[Start of Material provided]

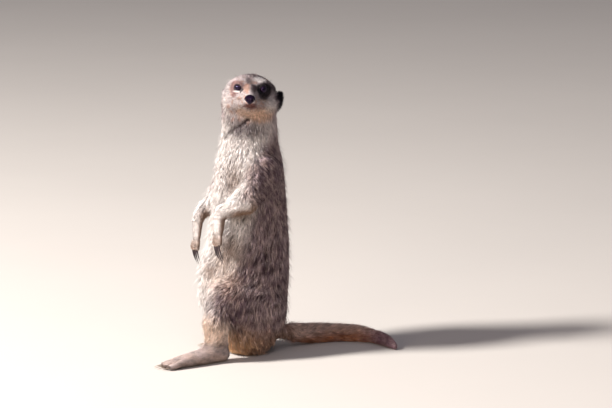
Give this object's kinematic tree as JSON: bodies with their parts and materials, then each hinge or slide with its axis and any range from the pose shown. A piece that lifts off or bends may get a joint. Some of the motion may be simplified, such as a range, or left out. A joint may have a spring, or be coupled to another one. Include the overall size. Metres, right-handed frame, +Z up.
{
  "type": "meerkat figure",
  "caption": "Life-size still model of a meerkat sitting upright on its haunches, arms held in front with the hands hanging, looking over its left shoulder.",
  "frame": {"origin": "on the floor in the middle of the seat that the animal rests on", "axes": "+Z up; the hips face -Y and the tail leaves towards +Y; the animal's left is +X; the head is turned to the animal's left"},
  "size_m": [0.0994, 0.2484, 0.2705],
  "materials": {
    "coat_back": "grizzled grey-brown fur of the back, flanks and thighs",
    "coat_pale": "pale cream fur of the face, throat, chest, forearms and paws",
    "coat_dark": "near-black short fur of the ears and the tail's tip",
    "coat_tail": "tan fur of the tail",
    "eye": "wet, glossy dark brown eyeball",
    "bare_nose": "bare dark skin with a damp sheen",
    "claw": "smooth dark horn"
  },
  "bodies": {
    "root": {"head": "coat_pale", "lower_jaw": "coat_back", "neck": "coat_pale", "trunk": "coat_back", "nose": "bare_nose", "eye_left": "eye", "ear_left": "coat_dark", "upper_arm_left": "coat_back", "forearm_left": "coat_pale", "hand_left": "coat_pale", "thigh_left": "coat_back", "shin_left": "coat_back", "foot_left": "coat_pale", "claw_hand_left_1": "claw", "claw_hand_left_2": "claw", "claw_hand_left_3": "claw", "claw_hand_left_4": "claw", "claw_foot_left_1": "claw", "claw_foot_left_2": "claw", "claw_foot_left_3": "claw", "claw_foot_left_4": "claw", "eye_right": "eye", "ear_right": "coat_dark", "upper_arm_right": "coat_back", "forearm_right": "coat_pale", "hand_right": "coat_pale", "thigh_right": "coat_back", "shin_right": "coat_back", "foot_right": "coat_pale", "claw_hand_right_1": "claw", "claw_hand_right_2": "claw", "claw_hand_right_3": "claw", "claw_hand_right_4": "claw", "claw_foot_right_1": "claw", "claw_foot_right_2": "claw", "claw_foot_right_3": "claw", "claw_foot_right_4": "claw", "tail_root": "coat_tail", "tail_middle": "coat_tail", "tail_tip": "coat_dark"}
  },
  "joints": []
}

[End of Material provided]

**Challenge**
Write out every line exactly as it stands.

**Correct result**
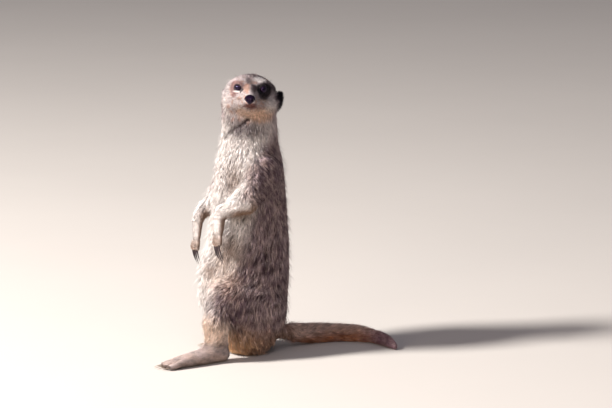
Give this object's kinematic tree as JSON: bodies with their parts and materials, then each hinge or slide with its axis and any range from the pose shown. A piece that lifts off or bends may get a joint. Some of the motion may be simplified, such as a range, or left out. A joint may have a spring, or be coupled to another one. Include the overall size. Metres, right-handed frame, +Z up.
{
  "type": "meerkat figure",
  "caption": "Life-size still model of a meerkat sitting upright on its haunches, arms held in front with the hands hanging, looking over its left shoulder.",
  "frame": {"origin": "on the floor in the middle of the seat that the animal rests on", "axes": "+Z up; the hips face -Y and the tail leaves towards +Y; the animal's left is +X; the head is turned to the animal's left"},
  "size_m": [0.0994, 0.2484, 0.2705],
  "materials": {
    "coat_back": "grizzled grey-brown fur of the back, flanks and thighs",
    "coat_pale": "pale cream fur of the face, throat, chest, forearms and paws",
    "coat_dark": "near-black short fur of the ears and the tail's tip",
    "coat_tail": "tan fur of the tail",
    "eye": "wet, glossy dark brown eyeball",
    "bare_nose": "bare dark skin with a damp sheen",
    "claw": "smooth dark horn"
  },
  "bodies": {
    "root": {"head": "coat_pale", "lower_jaw": "coat_back", "neck": "coat_pale", "trunk": "coat_back", "nose": "bare_nose", "eye_left": "eye", "ear_left": "coat_dark", "upper_arm_left": "coat_back", "forearm_left": "coat_pale", "hand_left": "coat_pale", "thigh_left": "coat_back", "shin_left": "coat_back", "foot_left": "coat_pale", "claw_hand_left_1": "claw", "claw_hand_left_2": "claw", "claw_hand_left_3": "claw", "claw_hand_left_4": "claw", "claw_foot_left_1": "claw", "claw_foot_left_2": "claw", "claw_foot_left_3": "claw", "claw_foot_left_4": "claw", "eye_right": "eye", "ear_right": "coat_dark", "upper_arm_right": "coat_back", "forearm_right": "coat_pale", "hand_right": "coat_pale", "thigh_right": "coat_back", "shin_right": "coat_back", "foot_right": "coat_pale", "claw_hand_right_1": "claw", "claw_hand_right_2": "claw", "claw_hand_right_3": "claw", "claw_hand_right_4": "claw", "claw_foot_right_1": "claw", "claw_foot_right_2": "claw", "claw_foot_right_3": "claw", "claw_foot_right_4": "claw", "tail_root": "coat_tail", "tail_middle": "coat_tail", "tail_tip": "coat_dark"}
  },
  "joints": []
}